I checked their website again, and sure enough, the 2006 address was back in my contact info, as if it had never been changed.

The situation supposedly is being resolved and a check reissued, but if I had had an emergency and needed this company’s help, the help would have gone to a place I haven’t been since 2006. Despite keeping my contact information updated and valid.

The moral of this story? Trust but verify. Always.

And document every phone, online and IRL interaction with businesses. It’ll save you some frustration in an already frustrating situation. Bad enough that companies can be hacked and our sensitive information taken by crooks at almost any time, but it seems some companies can’t even rely on their existing systems to keep our information correct.

(And guess what? I checked their website again a few minutes ago, and my current address is in my contact info. JUST AS I TYPED IT ALL THOSE YEARS AGO.)

February 15, 2014

Here’s a thought …

If you are a person of predominantly Caucasian heritage and are above the age of accountability, as it’s often referred to in some fundamentalist denominations, I have a suggestion.

If a person or group of people who look different from you is/are doing something in a public place that you don’t particularly agree with but not clearly physically endangering you or anyone else — i.e., walking past you, playing loud music in their vehicle parked next to yours, sending text messages — ignore it, or leave.

It is not your inalienable right to fight someone who offends you by existing while you’re in a convenience store parking lot or a movie theater or in your front yard.

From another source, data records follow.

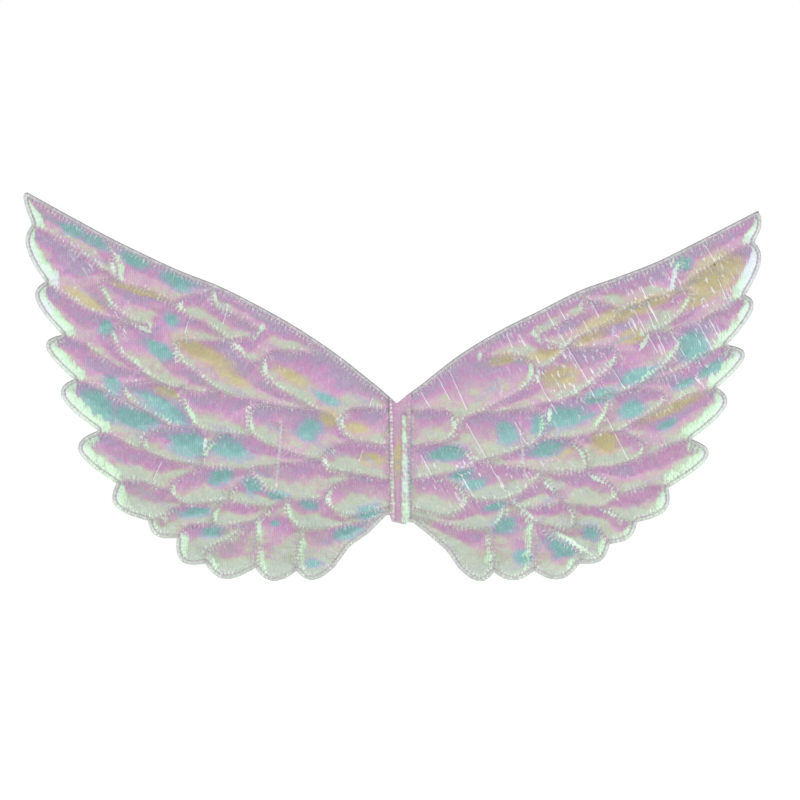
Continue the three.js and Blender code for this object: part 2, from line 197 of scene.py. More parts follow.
# Soft patches in the film: other hues, scuffed areas whose scratches get painted highlights, cool tints for
# the painted highlights, and painted glints along the seams.
# Each is x, z, half length, half width, slant in degrees.
TINTS = {
    "left": {
        "teal": [
            (-229, 163, 9, 5, -25), (-214, 155, 14, 4, -25), (-188, 144, 12, 5, -28), (-155, 127, 16, 6, -22),
            (-160, 100, 6, 5, -30), (-206, 96, 5, 5, 0), (-168, 79, 11, 6, -25), (-202, 55, 9, 6, -40),
            (-167, 39, 22, 7, -30), (-211, 41, 15, 7, -42), (-185, 32, 17, 7, -15), (-148, 12, 15, 10, -15),
            (-120, 11, 15, 9, -15), (-127, -9, 9, 6, 0), (-104, -15, 8, 7, 0), (-143, -34, 12, 4, 10),
            (-133, -48, 8, 4, 10), (-88, -42, 4, 3, 0), (-38, -49, 12, 5, 15),
            (-62, -70, 6, 3, 0), (-22, -33, 10, 6, 15), (-64, -29, 8, 4, -10), (-64, 23, 9, 7, 0),
            (-52, 45, 9, 3, -25), (-85, -22, 8, 3, -5),
        ],
        "gold": [
            (-138, 77, 24, 6, -27), (-163, 49, 10, 4, -15), (-222, 115, 17, 3.5, -30),
            (-183, 121, 22, 3, -15), (-50, 32, 7, 6, -40), (-31, 25, 11, 4, -10), (-118, 60, 14, 4, -30),
            (-75, 60, 16, 4, -30), (-20, 3, 9, 5, 0),
        ],
        "scuff_sheen": [(-222, 146, 16, 9, -50), (-200, 100, 20, 14, -30)],
        "cool_highlight": [(-232, 118, 18, 6, -50), (-248, 108, 5, 4, -40)],
        "glint": [
            (-115, 82, 5, 2, -30), (-95, 66, 2, 7, 0), (-42, 29, 3, 5, 0), (-53, 1, 2, 6, 30),
            (-51, -26, 3, 3, 0), (-201, 137, 2, 8, 15), (-154, 110, 2, 4, 0), (-181, 95, 9, 1.8, -25),
            (-131, 118, 2, 5, 0), (-107, 32, 1.6, 8, 0), (-137, 12, 1.6, 8, 0), (-79, -30, 1.6, 6, 15),
            (-157, 78, 1.6, 8, 0),
        ],
    },
    "right": {
        "teal": [
            (204, 83, 12, 11, 20), (218, 66, 10, 6, 25), (198, 56, 10, 4, 20), (164, 61, 13, 7, 15),
            (162, 38, 10, 7, 20), (138, 47, 12, 5, 15), (116, 33, 17, 8, 8), (104, 10, 14, 6, 18),
            (96, 28, 6, 8, 0), (74, 22, 8, 9, 0), (73, -43, 9, 6, 20), (113, -59, 11, 6, -20),
            (85, -65, 7, 5, -10), (133, -49, 8, 6, -20), (51, -15, 10, 4, 5), (66, -30, 9, 3, 20),
            (32, 7, 14, 6, 0), (43, -8, 9, 5, 25), (197, 140, 7, 6, 30), (186, 28, 9, 4, 25),
        ],
        "gold": [
            (160, 107, 42, 6, 22), (220, 132, 24, 13, 30), (209, 116, 14, 5, 28), (162, 89, 10, 6, 15),
            (132, 87, 13, 4, 20), (100, 76, 14, 4, 12), (112, 61, 14, 8, 10), (189, 39, 28, 4, 25),
            (143, 15, 10, 9, 0), (72, 73, 10, 4, 20), (110, 8, 12, 5, 10),
        ],
        "glint": [
            (38, 28, 3, 4, 0), (50, 4, 6, 2, -30), (191, 144, 2, 8, -20), (170, 85, 8, 2, 60),
            (114, 82, 4, 2, 0), (88, -35, 9, 2, -40), (120, -55, 20, 1.6, -32), (138, -11, 9, 1.6, -25),
            (104, -16, 6, 1.6, -45), (147, -35, 8, 1.6, -25), (96, 62, 1.6, 6, 0), (104, 34, 1.6, 7, 0),
            (240, 118, 5, 2, 60),
        ],
        "cool_highlight": [(248, 142, 10, 18, -10), (190, 126, 10, 10, 20), (162, 98, 8, 6, 0), (248, 190, 6, 10, 0)],
        "scuff_sheen": [(190, 110, 60, 34, 25), (110, 70, 40, 40, 0), (215, 70, 40, 26, 20), (60, -10, 60, 20, 0)],
    },
}

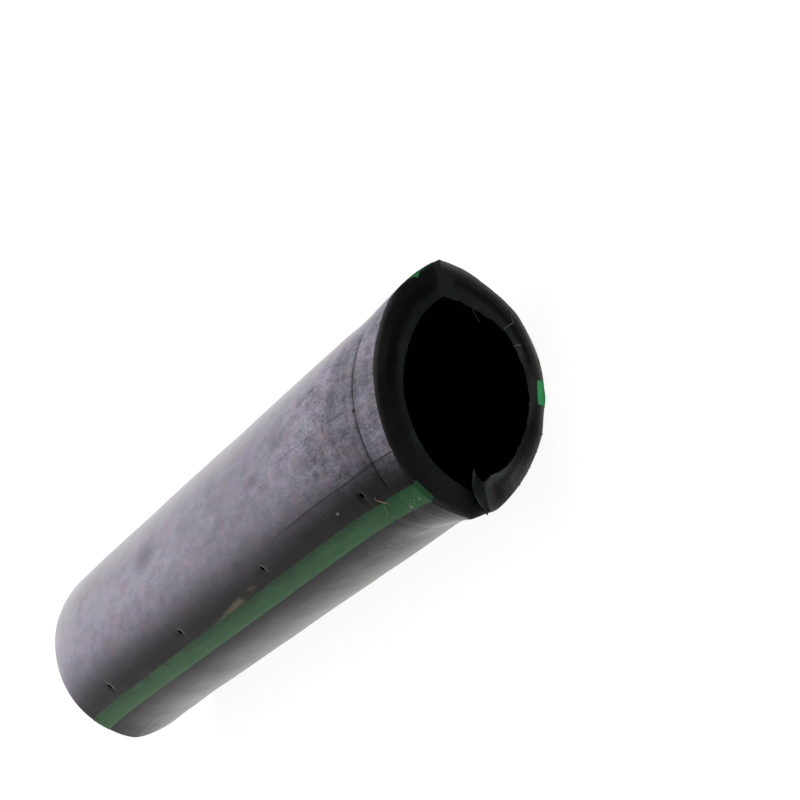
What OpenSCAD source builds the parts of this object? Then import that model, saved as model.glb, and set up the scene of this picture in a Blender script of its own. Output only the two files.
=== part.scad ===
// Offcut of a two-layer soaker hose with inlaid marker stripes and weep holes.
// The near end, at +X, was snipped, which leaves a pinched mouth with two creased crests and a bevelled cut face.
// The far end was snipped alike and is squeezed less.
// The hose lies along X with its crests level. The origin is on the floor under the middle of its box.
// The soft wall gives a little where it lies, so the underside has a narrow flat.

/* [Hose] */
// Length between the corners of the two mouths
hose_length = 83.5; // [60:0.5:240]
// Outside diameter of the round body
outer_d = 16; // [14:0.5:20]
// Wall of the outer skin
skin_wall = 0.85; // [0.7:0.05:1.1]
// Wall of the inner tube
tube_wall = 1.15; // [0.8:0.05:1.4]
// Gap drawn between layers that are bonded to each other
bond_gap = 0.02; // [0.01:0.01:0.04]
// Depth of the flat where the hose lies on the floor
rest_flat = 0.15; // [0.1:0.05:0.4]

/* [Marker stripes] */
// Width of a stripe, measured round the skin
stripe_w = 1.9; // [1.4:0.1:2.4]
// Angle of the front stripe, from the +Y crest and up over the top
front_stripe_angle = 153; // [150:0.5:158]
// Depth of the front stripe in the skin
front_stripe_depth = 0.4; // [0.2:0.05:0.6]
// Angle of the back stripe
back_stripe_angle = 11; // [10:0.5:22]
// Depth of the back stripe in the skin
back_stripe_depth = 0.3; // [0.2:0.05:0.6]
// Angle of the bottom stripe
bottom_stripe_angle = 271; // [262:0.5:280]
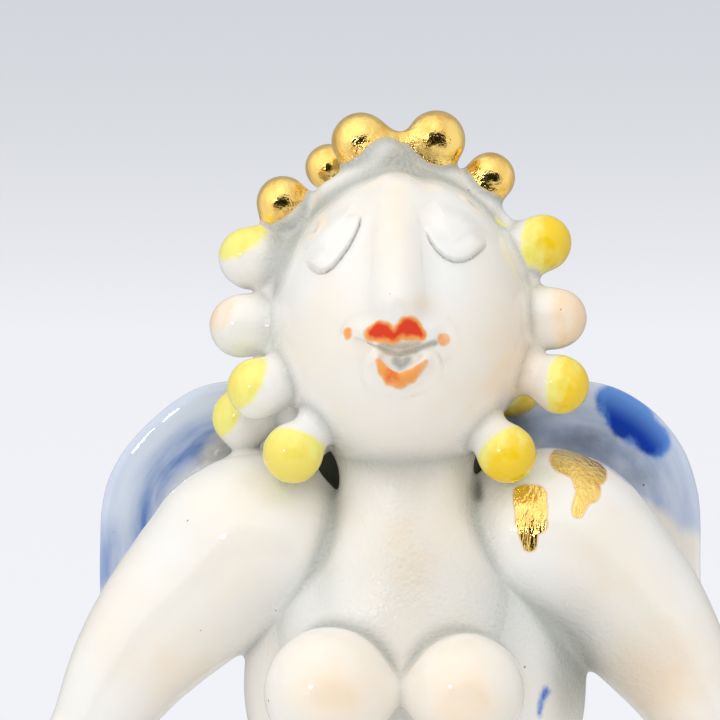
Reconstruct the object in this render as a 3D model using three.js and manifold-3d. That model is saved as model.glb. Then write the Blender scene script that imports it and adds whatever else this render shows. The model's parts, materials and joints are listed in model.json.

You do not have a constitutional right to kill someone because you don’t like their looks, despite how some states’ laws may be interpreted.

Whipping out a gun and shooting whomever offends your delicate white sensibilities by being a Person of Color proves nothing but exposes to the world the fact that you are nothing but a cowering, overcompensating little animal, an animal who must mark his territory and lash out whenever he feels threatened by a leaf in a breeze. Perhaps a little yappy castrated Chihuahua should be your spirit animal.